Giants may have already finalized pitching staff

SCOTTSDALE, Ariz. -- The Giants' decision on their pitching staff's remaining vacancy -- or two vacancies, if closer Brian Wilson opens the season on the disabled list -- might have already been made.

Asked Saturday how heavily the performance of the involved candidates in the final exhibition games will influence who is chosen for the Opening Day roster, Giants manager Bruce Bochy said, "It's hard to quantify that. Not much."

Three right-handers competing for a spot on the staff were to pitch Saturday. Guillermo Mota strengthened his case with a scoreless inning in the 9-6 split-squad victory over Cincinnati, trimming his ERA to 3.55. Mota has an edge over his rivals, having made the postseason roster last year. Ryan Vogelsong and Jeff Suppan appeared in the other split-squad game against Cleveland later Saturday. Vogelsong allowed three runs on five hits over 4 2/3 innings against the Indians. Suppan threw four innings, allowing two runs on three hits and two walks.

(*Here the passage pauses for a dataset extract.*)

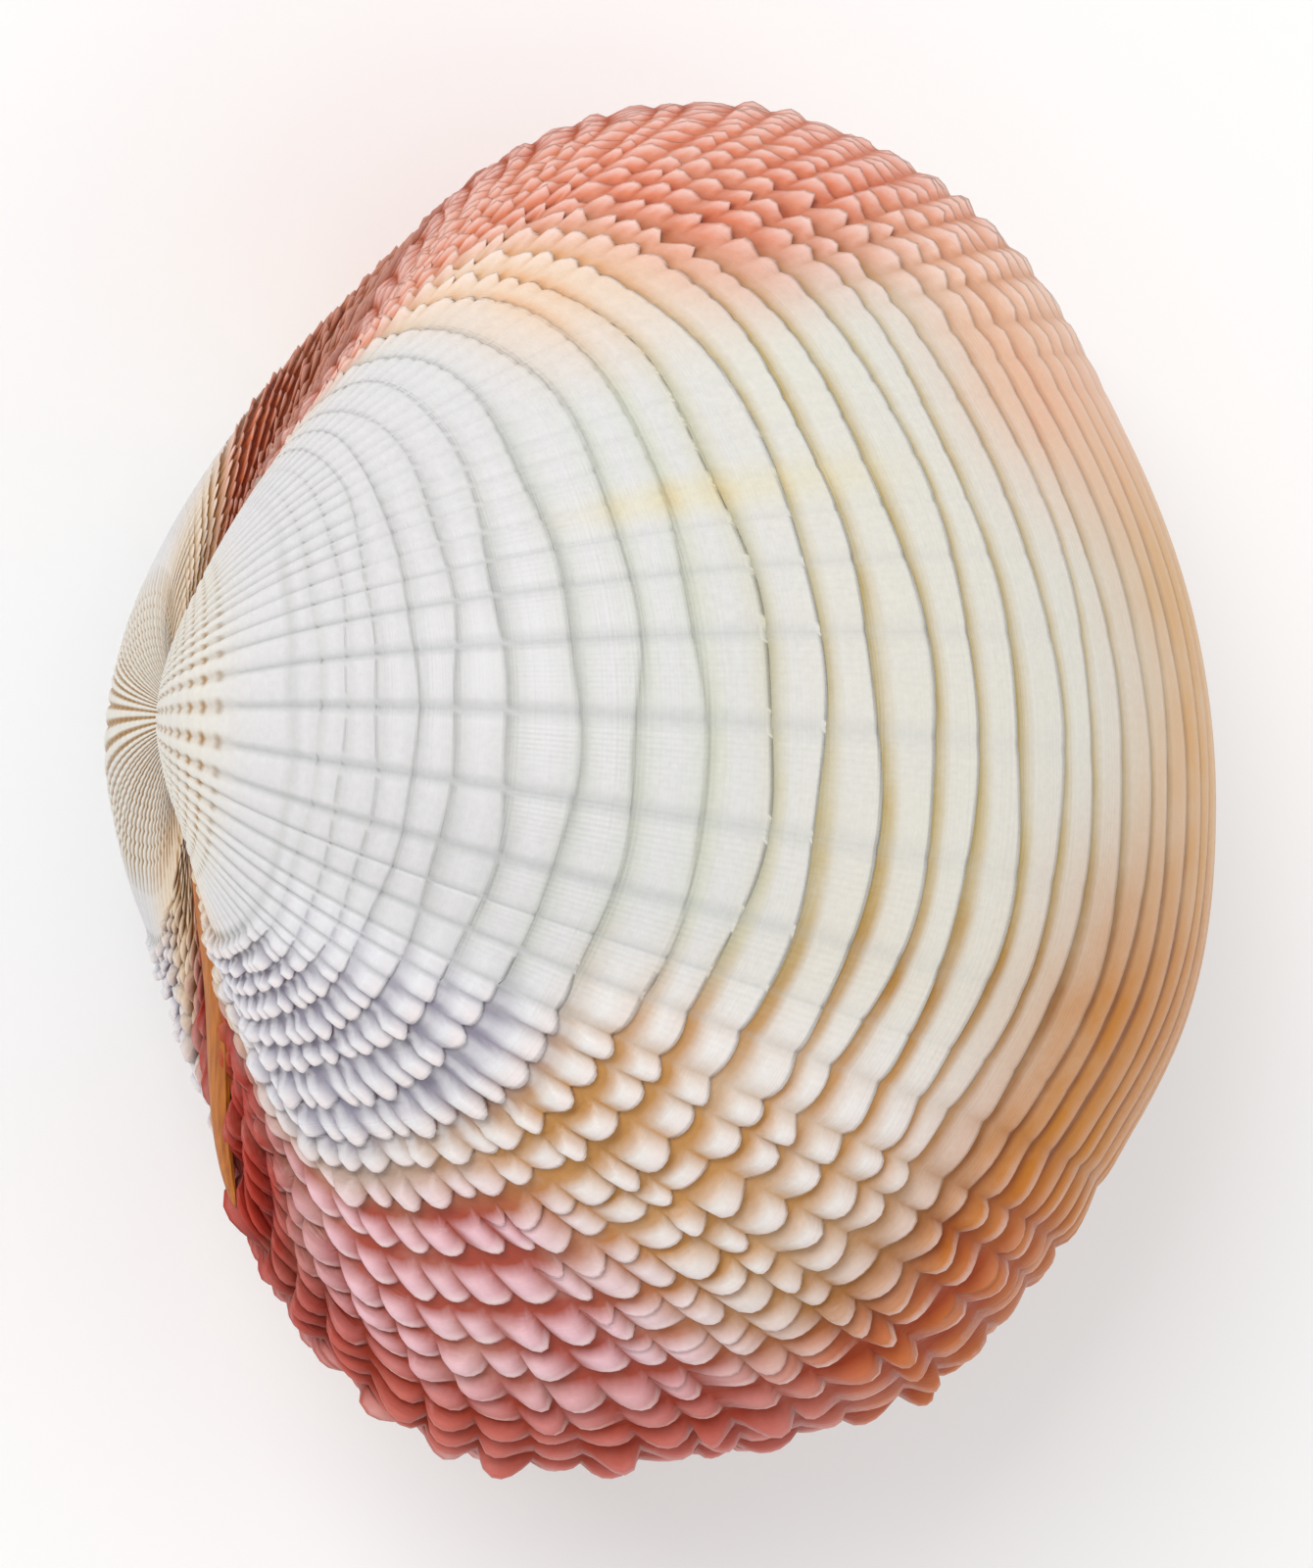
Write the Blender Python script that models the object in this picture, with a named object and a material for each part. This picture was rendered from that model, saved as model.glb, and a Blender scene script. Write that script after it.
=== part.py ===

Left-hander Dan Runzler has a 2.57 ERA in 14 innings spanning seven outings, and right-hander Marc Kroon has forced his way into consideration with eight consecutive scoreless one-inning appearances.

Though four days remain in the exhibition season, the aspiring Giants may have exhausted their chances.

"These candidates have all had a good spring," Bochy said. "Whoever's not on this club is not because of performance. We just don't have enough room. It's been very competitive and that's what you want to see."

Worth noting

Giants manager Bruce Bochy confirmed that Andres Torres will start on Opening Day against Dodgers left-hander Clayton Kershaw. There had been some speculation that Torres, a switch-hitter who is more proficient batting left-handed, might be benched against Kershaw. Torres had a big day against the Reds on Saturday, going 3-for-4 with two doubles and four RBIs. One of his doubles, a fourth-inning drive, appeared from some angles to be a home run. But it actually short-hopped the fence. ... Third baseman Pablo Sandoval backhanded Drew Stubbs' wicked second-inning grounder to start a slick double play, reflecting Sandoval's diligent defensive practice. The slimmed-down infielder didn't have to go far to make the play, but his improved physical conditioning has given him a quicker first step. "I'm not satisfied," Sandoval said, "but I'm happy with the work I've been doing." Asked if he would have made that play last year, Sandoval replied, "I don't know." ... Bochy related that second baseman Freddy Sanchez was unharmed after being accidentally kneed in the head by Reds shortstop Paul Janish. The collision occurred in the fifth inning as Sanchez slid headfirst into second base.